Direction - Exactly the lines from the opening of the records through the line containing "REACH = 4 * (foot_depth + height);" should be copied, with both included.

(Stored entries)
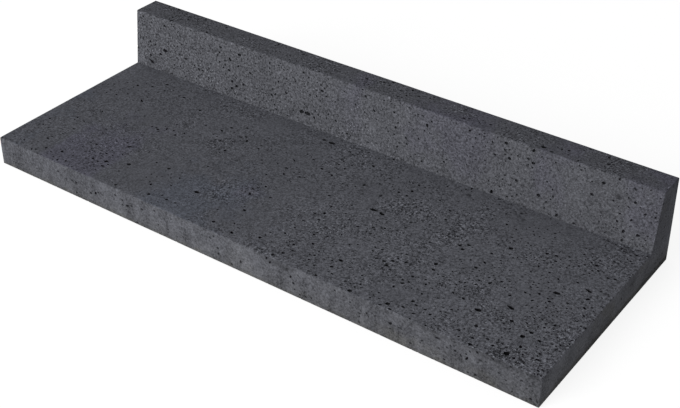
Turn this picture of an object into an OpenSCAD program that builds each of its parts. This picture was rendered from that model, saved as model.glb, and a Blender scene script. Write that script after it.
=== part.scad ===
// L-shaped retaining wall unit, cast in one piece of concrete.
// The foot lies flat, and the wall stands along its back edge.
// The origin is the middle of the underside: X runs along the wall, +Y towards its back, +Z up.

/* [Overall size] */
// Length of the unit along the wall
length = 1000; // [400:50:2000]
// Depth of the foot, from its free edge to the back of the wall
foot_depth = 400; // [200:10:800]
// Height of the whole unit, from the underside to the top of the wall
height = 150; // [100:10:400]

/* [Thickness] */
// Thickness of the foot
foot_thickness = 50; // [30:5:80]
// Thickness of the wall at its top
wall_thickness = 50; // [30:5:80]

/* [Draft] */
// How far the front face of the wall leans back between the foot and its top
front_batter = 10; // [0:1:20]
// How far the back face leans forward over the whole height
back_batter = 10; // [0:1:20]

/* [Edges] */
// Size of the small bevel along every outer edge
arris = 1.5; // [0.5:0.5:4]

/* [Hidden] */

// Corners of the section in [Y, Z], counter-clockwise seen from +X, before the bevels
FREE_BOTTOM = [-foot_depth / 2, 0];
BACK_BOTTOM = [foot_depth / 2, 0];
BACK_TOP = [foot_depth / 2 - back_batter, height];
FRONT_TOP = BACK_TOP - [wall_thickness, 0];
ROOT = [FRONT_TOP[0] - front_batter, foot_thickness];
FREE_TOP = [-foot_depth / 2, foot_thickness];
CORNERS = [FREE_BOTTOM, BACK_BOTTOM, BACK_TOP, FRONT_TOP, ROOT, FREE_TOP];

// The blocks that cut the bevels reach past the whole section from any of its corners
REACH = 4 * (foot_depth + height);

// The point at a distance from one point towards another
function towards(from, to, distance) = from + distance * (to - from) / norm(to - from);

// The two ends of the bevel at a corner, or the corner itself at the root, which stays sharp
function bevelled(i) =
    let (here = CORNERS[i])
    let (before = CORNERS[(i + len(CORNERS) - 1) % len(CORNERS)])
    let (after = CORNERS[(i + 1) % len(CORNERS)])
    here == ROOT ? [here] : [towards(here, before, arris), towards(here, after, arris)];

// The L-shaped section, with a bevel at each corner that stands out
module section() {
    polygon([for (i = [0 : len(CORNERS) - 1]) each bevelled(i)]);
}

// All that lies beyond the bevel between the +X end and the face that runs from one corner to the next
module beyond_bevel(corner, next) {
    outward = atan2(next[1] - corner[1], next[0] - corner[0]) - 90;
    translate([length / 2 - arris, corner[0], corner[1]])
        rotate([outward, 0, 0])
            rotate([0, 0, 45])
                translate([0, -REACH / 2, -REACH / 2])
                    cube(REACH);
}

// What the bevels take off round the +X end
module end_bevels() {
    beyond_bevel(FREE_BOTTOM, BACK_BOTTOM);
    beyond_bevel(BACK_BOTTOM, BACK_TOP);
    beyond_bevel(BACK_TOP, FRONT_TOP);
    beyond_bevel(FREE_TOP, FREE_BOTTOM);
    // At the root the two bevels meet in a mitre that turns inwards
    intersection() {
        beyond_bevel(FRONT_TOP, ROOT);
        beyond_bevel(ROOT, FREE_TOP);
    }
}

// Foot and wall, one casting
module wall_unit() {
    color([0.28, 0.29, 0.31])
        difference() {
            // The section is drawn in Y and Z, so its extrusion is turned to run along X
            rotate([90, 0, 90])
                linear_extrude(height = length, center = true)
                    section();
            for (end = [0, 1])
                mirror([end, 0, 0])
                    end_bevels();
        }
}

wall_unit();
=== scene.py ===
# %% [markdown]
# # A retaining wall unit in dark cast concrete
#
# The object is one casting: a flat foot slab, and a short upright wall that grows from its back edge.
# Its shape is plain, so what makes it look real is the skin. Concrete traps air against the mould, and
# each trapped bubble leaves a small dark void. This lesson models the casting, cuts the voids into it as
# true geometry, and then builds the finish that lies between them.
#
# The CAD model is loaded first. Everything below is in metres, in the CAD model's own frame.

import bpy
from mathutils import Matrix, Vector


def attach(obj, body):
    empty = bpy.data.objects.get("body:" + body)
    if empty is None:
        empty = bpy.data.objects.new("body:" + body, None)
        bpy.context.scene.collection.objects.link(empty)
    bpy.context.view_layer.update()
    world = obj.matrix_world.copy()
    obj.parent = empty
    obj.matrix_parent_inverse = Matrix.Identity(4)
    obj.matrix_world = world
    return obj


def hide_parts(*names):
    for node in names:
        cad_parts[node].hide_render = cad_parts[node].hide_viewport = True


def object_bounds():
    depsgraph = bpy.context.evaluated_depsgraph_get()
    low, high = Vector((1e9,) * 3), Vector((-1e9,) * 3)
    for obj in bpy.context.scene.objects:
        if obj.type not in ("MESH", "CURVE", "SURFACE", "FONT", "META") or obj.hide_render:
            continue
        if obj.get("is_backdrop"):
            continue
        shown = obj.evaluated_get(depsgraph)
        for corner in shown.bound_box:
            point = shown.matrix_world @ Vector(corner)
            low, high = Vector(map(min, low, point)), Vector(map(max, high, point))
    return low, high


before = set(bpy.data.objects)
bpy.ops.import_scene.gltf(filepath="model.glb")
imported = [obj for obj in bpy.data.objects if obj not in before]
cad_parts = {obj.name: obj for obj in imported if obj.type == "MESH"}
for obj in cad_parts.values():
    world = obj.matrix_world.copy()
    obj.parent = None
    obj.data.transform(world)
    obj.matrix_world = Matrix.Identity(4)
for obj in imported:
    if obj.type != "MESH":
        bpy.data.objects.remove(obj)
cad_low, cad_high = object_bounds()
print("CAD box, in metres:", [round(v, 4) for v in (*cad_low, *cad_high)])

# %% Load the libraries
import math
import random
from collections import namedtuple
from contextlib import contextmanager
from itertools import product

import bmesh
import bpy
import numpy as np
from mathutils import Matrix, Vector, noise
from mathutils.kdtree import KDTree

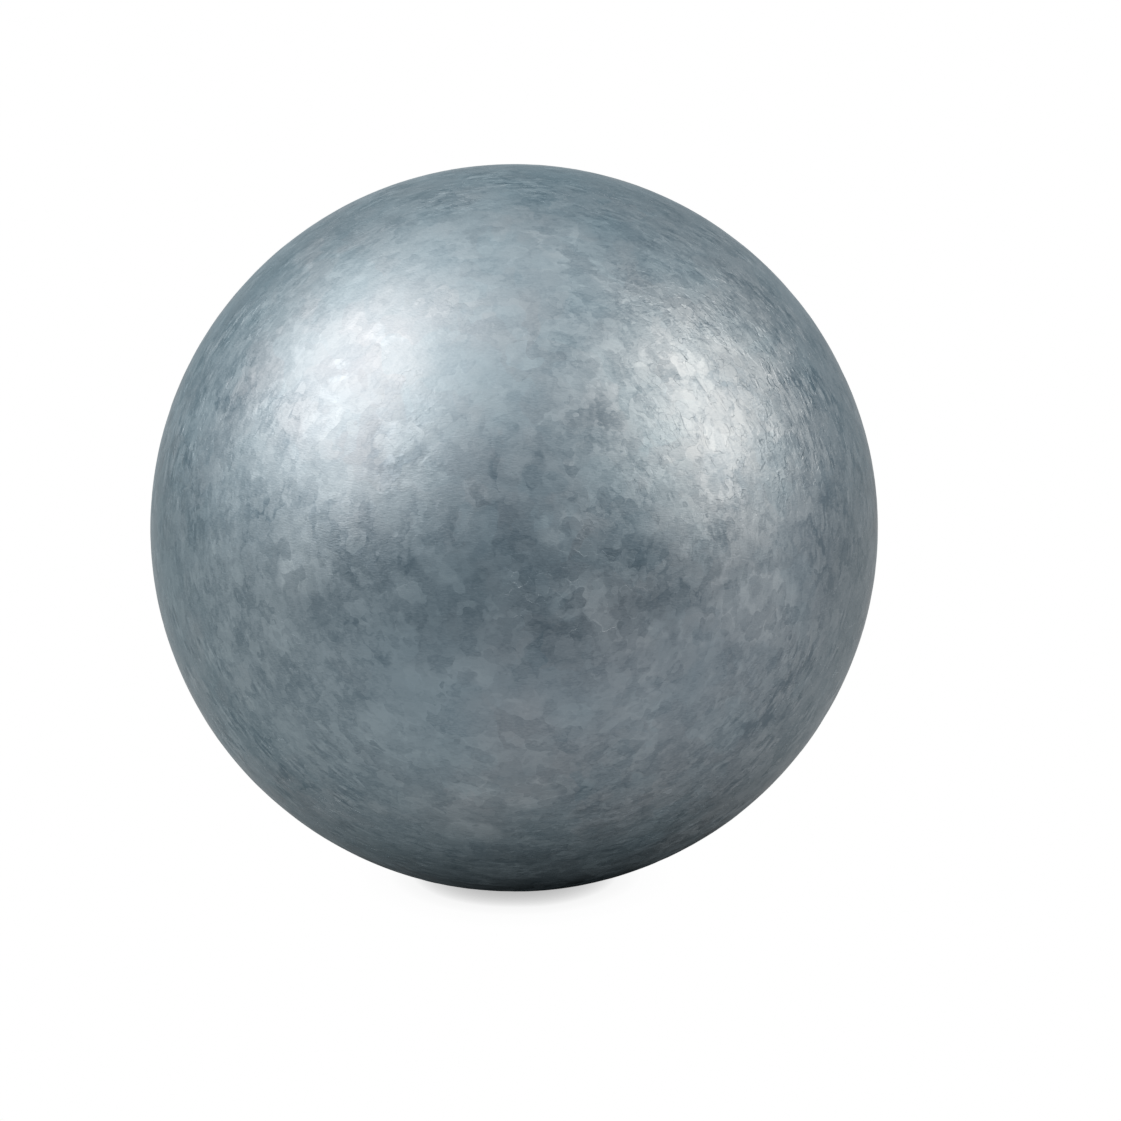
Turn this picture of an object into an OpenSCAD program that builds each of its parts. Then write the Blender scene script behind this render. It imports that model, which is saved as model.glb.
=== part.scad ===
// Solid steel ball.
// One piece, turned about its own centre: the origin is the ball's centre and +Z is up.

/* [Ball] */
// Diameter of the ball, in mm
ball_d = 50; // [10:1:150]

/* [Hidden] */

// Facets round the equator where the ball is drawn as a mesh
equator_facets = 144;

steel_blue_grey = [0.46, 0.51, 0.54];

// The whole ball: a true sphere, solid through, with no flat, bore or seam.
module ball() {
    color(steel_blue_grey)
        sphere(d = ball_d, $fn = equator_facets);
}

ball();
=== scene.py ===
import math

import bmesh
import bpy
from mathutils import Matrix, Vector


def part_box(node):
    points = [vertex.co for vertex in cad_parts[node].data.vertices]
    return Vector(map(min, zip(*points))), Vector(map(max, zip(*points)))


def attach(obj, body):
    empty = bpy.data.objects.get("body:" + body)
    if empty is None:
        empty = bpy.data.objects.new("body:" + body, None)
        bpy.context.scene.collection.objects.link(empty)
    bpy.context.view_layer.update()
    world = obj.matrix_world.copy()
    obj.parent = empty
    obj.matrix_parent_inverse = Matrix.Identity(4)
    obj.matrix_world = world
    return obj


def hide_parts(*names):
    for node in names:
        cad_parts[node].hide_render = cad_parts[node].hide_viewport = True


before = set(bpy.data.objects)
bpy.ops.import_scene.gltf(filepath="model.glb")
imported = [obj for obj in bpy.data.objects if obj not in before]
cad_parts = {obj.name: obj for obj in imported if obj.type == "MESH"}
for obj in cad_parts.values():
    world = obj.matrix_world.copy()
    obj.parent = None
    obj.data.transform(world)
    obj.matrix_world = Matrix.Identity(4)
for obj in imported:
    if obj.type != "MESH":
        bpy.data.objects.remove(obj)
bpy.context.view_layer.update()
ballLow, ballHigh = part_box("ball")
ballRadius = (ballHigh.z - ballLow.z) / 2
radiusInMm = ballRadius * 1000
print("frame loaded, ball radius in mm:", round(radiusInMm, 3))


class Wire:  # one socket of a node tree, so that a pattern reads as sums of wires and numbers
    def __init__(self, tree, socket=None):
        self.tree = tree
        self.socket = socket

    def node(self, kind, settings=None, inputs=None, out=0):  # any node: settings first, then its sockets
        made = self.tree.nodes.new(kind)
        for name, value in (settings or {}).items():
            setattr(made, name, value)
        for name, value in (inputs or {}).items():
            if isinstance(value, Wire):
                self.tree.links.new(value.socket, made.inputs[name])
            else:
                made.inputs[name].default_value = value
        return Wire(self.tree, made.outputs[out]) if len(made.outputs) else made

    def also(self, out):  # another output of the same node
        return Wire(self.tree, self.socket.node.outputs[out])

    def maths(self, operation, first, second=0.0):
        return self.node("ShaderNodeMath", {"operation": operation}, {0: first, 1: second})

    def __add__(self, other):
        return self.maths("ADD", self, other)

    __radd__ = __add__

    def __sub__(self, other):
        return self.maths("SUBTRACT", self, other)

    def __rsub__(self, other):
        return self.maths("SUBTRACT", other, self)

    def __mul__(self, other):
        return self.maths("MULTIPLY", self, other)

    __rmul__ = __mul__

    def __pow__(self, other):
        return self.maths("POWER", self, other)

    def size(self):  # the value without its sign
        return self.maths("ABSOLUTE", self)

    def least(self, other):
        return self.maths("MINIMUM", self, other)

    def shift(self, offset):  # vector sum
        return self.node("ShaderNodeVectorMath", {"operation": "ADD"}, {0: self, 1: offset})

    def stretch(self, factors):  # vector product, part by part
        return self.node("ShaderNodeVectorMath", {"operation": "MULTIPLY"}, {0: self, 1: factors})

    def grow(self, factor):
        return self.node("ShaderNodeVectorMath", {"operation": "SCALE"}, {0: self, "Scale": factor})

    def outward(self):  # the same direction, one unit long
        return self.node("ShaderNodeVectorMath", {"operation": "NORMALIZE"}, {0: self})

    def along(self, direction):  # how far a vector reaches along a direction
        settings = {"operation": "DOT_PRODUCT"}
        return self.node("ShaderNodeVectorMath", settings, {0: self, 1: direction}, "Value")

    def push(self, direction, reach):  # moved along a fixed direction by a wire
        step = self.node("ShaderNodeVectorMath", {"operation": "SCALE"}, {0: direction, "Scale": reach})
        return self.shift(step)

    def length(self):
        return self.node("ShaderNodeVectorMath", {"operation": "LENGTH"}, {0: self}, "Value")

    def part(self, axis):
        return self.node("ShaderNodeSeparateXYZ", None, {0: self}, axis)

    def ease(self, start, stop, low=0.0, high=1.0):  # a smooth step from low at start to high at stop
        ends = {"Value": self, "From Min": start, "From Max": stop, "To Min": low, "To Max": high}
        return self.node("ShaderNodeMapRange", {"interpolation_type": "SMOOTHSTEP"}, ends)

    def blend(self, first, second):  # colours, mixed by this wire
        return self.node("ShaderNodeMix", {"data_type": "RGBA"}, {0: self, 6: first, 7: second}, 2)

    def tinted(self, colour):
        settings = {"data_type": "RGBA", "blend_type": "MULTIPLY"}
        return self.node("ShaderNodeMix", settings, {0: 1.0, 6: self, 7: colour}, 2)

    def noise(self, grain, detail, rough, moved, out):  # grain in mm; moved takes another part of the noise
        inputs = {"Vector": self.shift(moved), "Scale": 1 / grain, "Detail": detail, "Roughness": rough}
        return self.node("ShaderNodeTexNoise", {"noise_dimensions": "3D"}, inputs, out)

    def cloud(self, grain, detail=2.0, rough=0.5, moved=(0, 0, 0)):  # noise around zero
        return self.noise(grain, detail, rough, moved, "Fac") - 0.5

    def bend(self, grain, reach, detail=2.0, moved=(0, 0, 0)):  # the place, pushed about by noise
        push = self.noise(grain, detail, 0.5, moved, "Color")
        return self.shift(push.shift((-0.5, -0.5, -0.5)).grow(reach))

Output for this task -
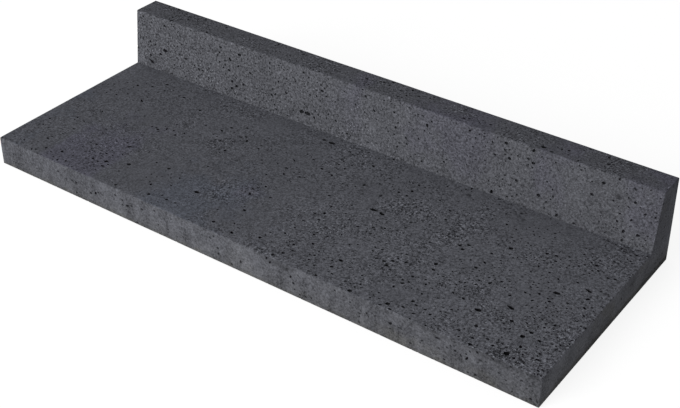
Turn this picture of an object into an OpenSCAD program that builds each of its parts. This picture was rendered from that model, saved as model.glb, and a Blender scene script. Write that script after it.
=== part.scad ===
// L-shaped retaining wall unit, cast in one piece of concrete.
// The foot lies flat, and the wall stands along its back edge.
// The origin is the middle of the underside: X runs along the wall, +Y towards its back, +Z up.

/* [Overall size] */
// Length of the unit along the wall
length = 1000; // [400:50:2000]
// Depth of the foot, from its free edge to the back of the wall
foot_depth = 400; // [200:10:800]
// Height of the whole unit, from the underside to the top of the wall
height = 150; // [100:10:400]

/* [Thickness] */
// Thickness of the foot
foot_thickness = 50; // [30:5:80]
// Thickness of the wall at its top
wall_thickness = 50; // [30:5:80]

/* [Draft] */
// How far the front face of the wall leans back between the foot and its top
front_batter = 10; // [0:1:20]
// How far the back face leans forward over the whole height
back_batter = 10; // [0:1:20]

/* [Edges] */
// Size of the small bevel along every outer edge
arris = 1.5; // [0.5:0.5:4]

/* [Hidden] */

// Corners of the section in [Y, Z], counter-clockwise seen from +X, before the bevels
FREE_BOTTOM = [-foot_depth / 2, 0];
BACK_BOTTOM = [foot_depth / 2, 0];
BACK_TOP = [foot_depth / 2 - back_batter, height];
FRONT_TOP = BACK_TOP - [wall_thickness, 0];
ROOT = [FRONT_TOP[0] - front_batter, foot_thickness];
FREE_TOP = [-foot_depth / 2, foot_thickness];
CORNERS = [FREE_BOTTOM, BACK_BOTTOM, BACK_TOP, FRONT_TOP, ROOT, FREE_TOP];

// The blocks that cut the bevels reach past the whole section from any of its corners
REACH = 4 * (foot_depth + height);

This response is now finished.